- **Entries shown**:
================
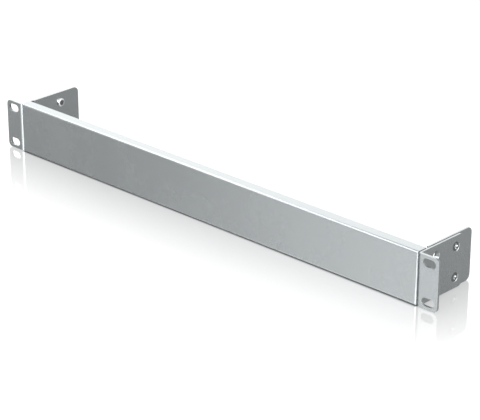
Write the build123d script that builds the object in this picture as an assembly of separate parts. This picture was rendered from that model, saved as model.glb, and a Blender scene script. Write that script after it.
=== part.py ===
from build123d import *
import os

# Rack blanking panel, one unit high: a folded front panel carried by two L-shaped ear brackets,
# each fastened to the panel's side wall by two countersunk screws in clinch nuts.
# Millimetres. X runs along the width, +Y to the back and +Z up. The origin is the centre of the
# four rack slots, on the rear faces of the ears, which bear on the rack's posts.

# Rack interface
rack_width = 482.6
slot_edge_distance = 8.75
slot_pitch_z = 31.75
slot_length = 12.0
slot_width = 6.8

# Ear brackets
ear_width = 19.65
bracket_sheet = 2.0
bracket_height_step = 0.4
bracket_inner_radius = 0.5
bracket_side_depth = 52.0
ear_corner_radius = 4.0
side_corner_radius = 4.0
plate_gap = 0.05

# Folded front panel
panel_height = 44.4
panel_sheet = 1.5
panel_inner_radius = 0.3
flange_depth = 9.8
wall_beyond_bracket = 12.4
wall_corner_radius = 5.0
relief_length = 2.6

# Fixings
fixing_rear_inset = 8.8
fixing_edge_distance = 9.1
fixing_step = 24.0
screw_diameter = 4.0
screw_clearance = 0.5
screw_head_diameter = 7.5
screw_length = 5.0
countersink_diameter = 8.2
head_seat_gap = 0.05
recess_span = 4.2
recess_web = 1.1
recess_depth = 1.5
recess_floor_span = 2.1
recess_floor_web = 0.55
nut_diameter = 7.9
nut_height = 2.0
nut_shank_diameter = 5.4
nut_shank_gap = 0.05
thread_gap = 0.05

# How far a cutter runs past the face that it cuts
cut_past = 1.0

# Sizes and places worked out from the values above
slot_pitch_x = rack_width - 2 * slot_edge_distance
panel_width = rack_width - 2 * (ear_width + plate_gap)
bracket_height = panel_height - 2 * bracket_height_step
side_wall_depth = bracket_side_depth + wall_beyond_bracket
fixing_pitch_z = bracket_height - 2 * fixing_edge_distance
front_plane = -bracket_sheet
wall_face_x = panel_width / 2
bracket_inner_x = wall_face_x + plate_gap
bracket_outer_x = bracket_inner_x + bracket_sheet
panel_outer_radius = panel_inner_radius + panel_sheet
fixing_y = front_plane + bracket_side_depth - fixing_rear_inset
spare_fixing_y = fixing_y - fixing_step
fixing_heights = (fixing_pitch_z / 2, -fixing_pitch_z / 2)
clearance_diameter = screw_diameter + screw_clearance
nut_hole_diameter = nut_shank_diameter + 2 * nut_shank_gap


def folded_strip(points, inner_radius, sheet):
    """The section of a folded sheet whose middle line passes through the points."""
    middle_line = FilletPolyline(*points, radius=inner_radius + sheet / 2)
    return trace(middle_line, line_width=sheet)


def extruded_along(section, plane, length):
    """A section drawn on a plane, extruded by half the length to each side of it."""
    return extrude(plane * section, amount=length / 2, both=True)


def rod_along_x(diameter, start_x, end_x, y, z):
    """A cylinder from start_x to end_x."""
    middle = Location(((start_x + end_x) / 2, y, z), (0, 90, 0))
    return middle * Cylinder(diameter / 2, abs(end_x - start_x))


def cone_along_x(small_diameter, large_diameter, start_x, y, z):
    """A right-angled cone that opens towards +X from start_x."""
    height = (large_diameter - small_diameter) / 2
    middle = Location((start_x + height / 2, y, z), (0, 90, 0))
    return middle * Cone(small_diameter / 2, large_diameter / 2, height)


def rounded_ends(plate, along, across, count, radius):
    """The plate with the corners at its far end along an axis rounded."""
    corners = plate.edges().filter_by(across).sort_by(along)[-count:]
    return fillet(corners, radius)


def rack_slots():
    """Cutters for the two slots of the right-hand ear."""
    slot = extruded_along(SlotOverall(slot_length, slot_width), Plane.XZ, 2 * (bracket_sheet + cut_past))
    places = [Location((slot_pitch_x / 2, 0, side * slot_pitch_z / 2)) for side in (1, -1)]
    return [place * slot for place in places]


def countersunk_hole(y, z):
    """Cutter for one countersunk hole through the bracket's side plate."""
    cone_depth = (countersink_diameter - clearance_diameter) / 2
    hole = rod_along_x(clearance_diameter, bracket_inner_x - cut_past, bracket_outer_x, y, z)
    cone = cone_along_x(clearance_diameter, countersink_diameter, bracket_outer_x - cone_depth, y, z)
    mouth = rod_along_x(countersink_diameter, bracket_outer_x, bracket_outer_x + cut_past, y, z)
    return [hole, cone, mouth]


def ear_bracket():
    """The right-hand bracket: an ear in front and a side plate that runs back from it."""
    middle_x = (bracket_inner_x + bracket_outer_x) / 2
    middle_y = front_plane + bracket_sheet / 2
    path = [
        (rack_width / 2, middle_y),
        (middle_x, middle_y),
        (middle_x, front_plane + bracket_side_depth),
    ]
    section = folded_strip(path, bracket_inner_radius, bracket_sheet)
    plate = extruded_along(section, Plane.XY, bracket_height)
    plate = rounded_ends(plate, Axis.X, Axis.Y, 2, ear_corner_radius)
    plate = rounded_ends(plate, Axis.Y, Axis.X, 2, side_corner_radius)
    plate -= rack_slots()
    for z in fixing_heights:
        plate -= countersunk_hole(fixing_y, z)
        plate -= countersunk_hole(spare_fixing_y, z)
    return plate


def face_and_flanges():
    """The front face with the flange folded back along its top and bottom edges."""
    middle_y = front_plane + panel_sheet / 2
    middle_z = (panel_height - panel_sheet) / 2
    flange_end = front_plane + flange_depth
    path = [(flange_end, middle_z), (middle_y, middle_z), (middle_y, -middle_z), (flange_end, -middle_z)]
    section = folded_strip(path, panel_inner_radius, panel_sheet)
    channel = extruded_along(section, Plane.YZ, panel_width)
    outline = Rectangle(panel_width, flange_depth, align=(Align.CENTER, Align.MIN))
    front_corners = outline.vertices().sort_by(Axis.Y)[:2]
    outline = fillet(front_corners, panel_outer_radius)
    return channel & extruded_along(Pos(0, front_plane) * outline, Plane.XY, panel_height)


def face_and_side_walls():
    """The front face with a wall folded back at each end, cut down at the front under the flanges."""
    middle_x = wall_face_x - panel_sheet / 2
    middle_y = front_plane + panel_sheet / 2
    wall_end = front_plane + side_wall_depth
    path = [(middle_x, wall_end), (middle_x, middle_y), (-middle_x, middle_y), (-middle_x, wall_end)]
    section = folded_strip(path, panel_inner_radius, panel_sheet)
    pan = extruded_along(section, Plane.XY, panel_height)
    pan = rounded_ends(pan, Axis.Y, Axis.X, 4, wall_corner_radius)
    relief_end = front_plane + flange_depth + relief_length
    relief = Box(panel_width + 2 * cut_past, relief_end - front_plane, panel_outer_radius)
    for side in (1, -1):
        height = side * (panel_height - panel_outer_radius) / 2
        pan -= Pos(0, (front_plane + relief_end) / 2, height) * relief
    return pan


def front_panel():
    """The panel as one folded sheet, with the nut holes in its side walls."""
    panel = face_and_flanges() + face_and_side_walls()
    for y in (fixing_y, spare_fixing_y):
        for z in fixing_heights:
            panel -= rod_along_x(nut_hole_diameter, -panel_width, panel_width, y, z)
    return panel


def cross_recess(head_face_x, y, z):
    """Cutter for the screw's cross recess: two tapered blades that meet on the screw's axis."""
    place = Location((head_face_x, y, z), (0, -90, 0))
    blades = []
    for turn in (0, 90):
        mouth = Rectangle(recess_span, recess_web)
        floor = Pos(0, 0, recess_depth) * Rectangle(recess_floor_span, recess_floor_web)
        blades.append(place * Rot(0, 0, turn) * loft([mouth, floor]))
    return blades


def screw(y, z):
    """A countersunk screw in the right-hand bracket, its head a little below the plate's face."""
    head_face_x = bracket_outer_x - (countersink_diameter - screw_head_diameter) / 2 + head_seat_gap
    neck_x = head_face_x - (screw_head_diameter - screw_diameter) / 2
    head = cone_along_x(screw_diameter, screw_head_diameter, neck_x, y, z)
    shank = rod_along_x(screw_diameter, head_face_x - screw_length, neck_x, y, z)
    return head + shank - cross_recess(head_face_x, y, z)


def clinch_nut(y, z):
    """A round nut on the inner face of the right-hand side wall, with its shank in the wall."""
    seat_x = wall_face_x - panel_sheet
    body = rod_along_x(nut_diameter, seat_x - nut_height, seat_x, y, z)
    shank = rod_along_x(nut_shank_diameter, seat_x, wall_face_x, y, z)
    bore = rod_along_x(screw_diameter + 2 * thread_gap, seat_x - nut_height, wall_face_x, y, z)
    return body + shank - bore


def save(shape, node):
    export_step(shape, f"parts/{node}.step")


os.makedirs("parts", exist_ok=True)
save(front_panel(), "front_panel")
handed = {"right_ear_bracket": ear_bracket()}
for level, z in zip(("upper", "lower"), fixing_heights):
    handed[f"right_{level}_screw"] = screw(fixing_y, z)
    handed[f"right_{level}_clinch_nut"] = clinch_nut(fixing_y, z)
for node, shape in handed.items():
    save(shape, node)
    save(mirror(shape, about=Plane.YZ), node.replace("right", "left"))
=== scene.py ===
import bmesh
import bpy
import math
from mathutils import Euler, Matrix, Vector


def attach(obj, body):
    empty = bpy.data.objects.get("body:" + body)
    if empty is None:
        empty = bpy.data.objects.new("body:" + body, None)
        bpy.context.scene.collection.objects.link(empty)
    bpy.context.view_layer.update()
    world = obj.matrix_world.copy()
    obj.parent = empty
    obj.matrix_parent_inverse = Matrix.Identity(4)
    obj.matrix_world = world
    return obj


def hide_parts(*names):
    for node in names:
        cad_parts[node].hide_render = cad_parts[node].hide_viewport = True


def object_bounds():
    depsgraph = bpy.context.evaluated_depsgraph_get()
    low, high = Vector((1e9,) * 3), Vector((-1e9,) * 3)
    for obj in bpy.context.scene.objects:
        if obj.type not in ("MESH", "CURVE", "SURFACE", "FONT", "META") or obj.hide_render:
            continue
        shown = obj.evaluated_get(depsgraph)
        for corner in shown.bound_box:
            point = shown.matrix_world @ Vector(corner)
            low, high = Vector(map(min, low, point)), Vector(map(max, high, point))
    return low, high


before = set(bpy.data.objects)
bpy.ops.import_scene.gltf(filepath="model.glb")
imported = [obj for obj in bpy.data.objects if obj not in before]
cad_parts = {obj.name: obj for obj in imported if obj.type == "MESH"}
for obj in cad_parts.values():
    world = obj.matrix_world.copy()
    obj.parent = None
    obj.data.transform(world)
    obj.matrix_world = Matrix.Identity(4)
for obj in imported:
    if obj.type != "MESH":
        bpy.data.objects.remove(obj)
cad_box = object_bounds()

# Rack blanking panel, one unit high, in satin silver sheet metal on a pale floor.
# Metres. X runs along the width, +Y to the back and +Z up. Angles are in degrees.

MM = 0.001

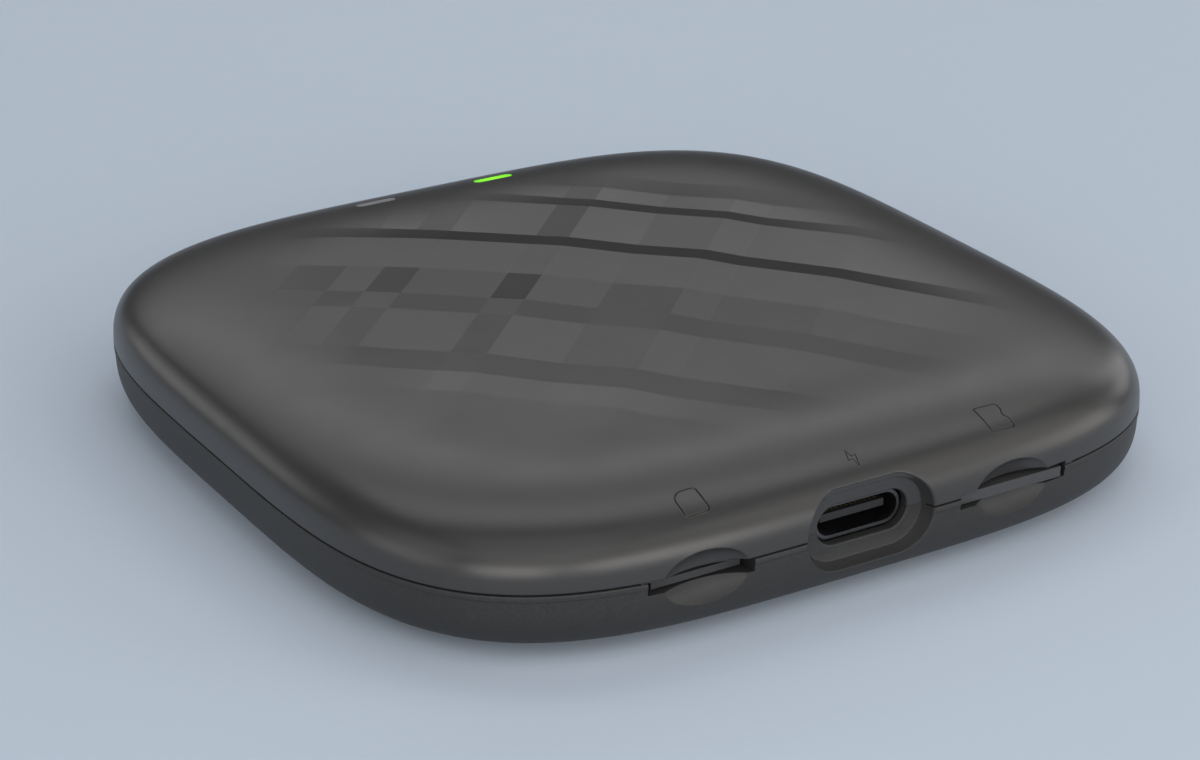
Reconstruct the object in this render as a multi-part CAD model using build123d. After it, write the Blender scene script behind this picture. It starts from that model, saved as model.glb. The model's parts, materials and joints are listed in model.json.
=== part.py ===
from build123d import *
import math
import os

# Mobile hotspot, a rounded square box fed through a USB-C socket in its front.
# Millimetres. X is right, Y is back (the sockets face -Y), Z is up.
# The origin is the middle of the underside, in the plane the rubber pad stands on.

# ---- overall form
HALF = 42.0  # half of the 84 mm side, at the seam
CORNER_POWER = 3.887  # superellipse power of the outline
TOTAL_HEIGHT = 13.0
PAD_STANDOFF = 0.5  # how far the rubber pad stands out of the base
SEAM_Z = 6.7  # where the two halves of the case meet
SIDE_WALL = 1.4
CEILING = 1.3
BASE_WALL = 1.5
TOP_RISE = TOTAL_HEIGHT - SEAM_Z
BASE_DROP = SEAM_Z - PAD_STANDOFF

# shoulder of the lid: (w / half)^LID_P + (rise / height)^LID_Q = 1
LID_P = 8.6
LID_Q = 2.8
# lower edge of the tray: an oval quarter of this radius, with this power
TRAY_RADIUS = 5.0
TRAY_POWER = 3.8

# ---- seam
SEAM_GAP = 0.14
LIP_HEIGHT = 0.9
LIP_HALF = 41.2
LIP_PLAY = 0.05
LIP_BREAK_X = 23.5  # the lip stops short of the sockets in the front
BAND_HEIGHT = 0.55  # plain band of the tray, just under the seam
BAND_STEP = 0.07
BAND_CHAMFER = 0.12

# ---- USB-C socket
PORT_Z = SEAM_Z + 0.2
RECESS_Z = SEAM_Z + 0.05
RECESS_WIDTH = 13.1
RECESS_HEIGHT = 7.2
RECESS_FLOOR_Y = -40.5
RECESS_DRAFT = 0.45
PORT_HOLE_WIDTH = 9.4
PORT_HOLE_HEIGHT = 3.76
SHELL_WIDTH = 8.94
SHELL_HEIGHT = 3.26
SHELL_WALL = 0.3
SHELL_MOUTH_Y = -39.7
SHELL_LENGTH = 7.35
TONGUE_WIDTH = 6.69
TONGUE_THICK = 0.7
CONTACT_PITCH = 0.5

# ---- main board
BOARD_TOP = PORT_Z - 1.63
BOARD_THICK = 1.0
BOARD_HALF = 39.2
BOARD_SIDE_X = 33.0
BOARD_BACK_Y = 38.2
BOARD_BOTTOM = BOARD_TOP - BOARD_THICK

# ---- card sockets
FRONT_WALL_Y = -39.55  # inner face of the thick wall around the sockets
CONNECTOR_FRONT_Y = -39.4
CARD_PLAY = 0.06
COVER_THICK = 0.15
SLIDER_WIDTH = 1.9
SLIDER_PLAY = 0.06
SLIDER_HOOK = 1.6
SLIDER_HOOK_DEEP = 1.2
SLIDER_LENGTH = 6.4
EJECT_TRAVEL = 3.0
OVERTRAVEL = 0.6
SPRING_RADIUS = 0.3
SPRING_WIRE = 0.06
SPRING_TURNS = 9

SIM_X = -16.9
SIM_SLOT_WIDTH = 10.0
SIM_SLOT_TOP = SEAM_Z
SIM_SLOT_BOTTOM = SEAM_Z - 1.15
SIM_WIDTH = 8.8
SIM_LENGTH = 12.3
SIM_THICK = 0.67
SIM_FRONT_Y = -40.5
SIM_BOTTOM = SEAM_Z - 0.93

TF_X = 15.5
TF_SLOT_WIDTH = 12.1
TF_SLOT_TOP = SEAM_Z + 0.5
TF_SLOT_BOTTOM = SEAM_Z - 1.0
TF_WIDTH = 11.0
TF_LENGTH = 15.0
TF_THICK = 0.7
TF_RIM_THICK = 1.0
TF_FRONT_Y = -41.2
TF_BOTTOM = SEAM_Z - 0.88

# thumb scoops cut across both halves in front of the cards
SCOOP_HALF_WIDTH = 4.4
SCOOP_HALF_HEIGHT = 2.7
SCOOP_DEPTH = 1.3
SCOOP_CENTRE_OUT = 1.0
SCOOP_FACE_Y = -41.76

# ---- light bars
BAR_X = 6.9
BAR_Y = 35.7
BAR_LENGTH = 4.4
BAR_WIDTH = 1.15
BAR_BOTTOM = 9.9

# ---- fasteners and base pad
SCREW_X = 24.0
SCREW_Y = 20.0
SCREW_RADIUS = 0.9
SCREW_HEAD_RADIUS = 1.5
SCREW_HEAD_THICK = 0.9
SCREW_SEAT_Z = 2.05
SCREW_TIP_Z = 8.6
BOSS_RADIUS = 2.2
PAD_HALF = 29.0
PAD_THICK = 1.0
PAD_RECESS = 0.5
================
- **Exercise goal**:
Reproduce the lines exactly, from the line that contains "seat_x, wall_face_x, y, z)" through the line that contains "cad_parts[node].hide_render = cad_parts[node].hide_viewport", and nothing more.

- **Complete output**:
    shank = rod_along_x(nut_shank_diameter, seat_x, wall_face_x, y, z)
    bore = rod_along_x(screw_diameter + 2 * thread_gap, seat_x - nut_height, wall_face_x, y, z)
    return body + shank - bore


def save(shape, node):
    export_step(shape, f"parts/{node}.step")


os.makedirs("parts", exist_ok=True)
save(front_panel(), "front_panel")
handed = {"right_ear_bracket": ear_bracket()}
for level, z in zip(("upper", "lower"), fixing_heights):
    handed[f"right_{level}_screw"] = screw(fixing_y, z)
    handed[f"right_{level}_clinch_nut"] = clinch_nut(fixing_y, z)
for node, shape in handed.items():
    save(shape, node)
    save(mirror(shape, about=Plane.YZ), node.replace("right", "left"))
=== scene.py ===
import bmesh
import bpy
import math
from mathutils import Euler, Matrix, Vector


def attach(obj, body):
    empty = bpy.data.objects.get("body:" + body)
    if empty is None:
        empty = bpy.data.objects.new("body:" + body, None)
        bpy.context.scene.collection.objects.link(empty)
    bpy.context.view_layer.update()
    world = obj.matrix_world.copy()
    obj.parent = empty
    obj.matrix_parent_inverse = Matrix.Identity(4)
    obj.matrix_world = world
    return obj


def hide_parts(*names):
    for node in names:
        cad_parts[node].hide_render = cad_parts[node].hide_viewport = True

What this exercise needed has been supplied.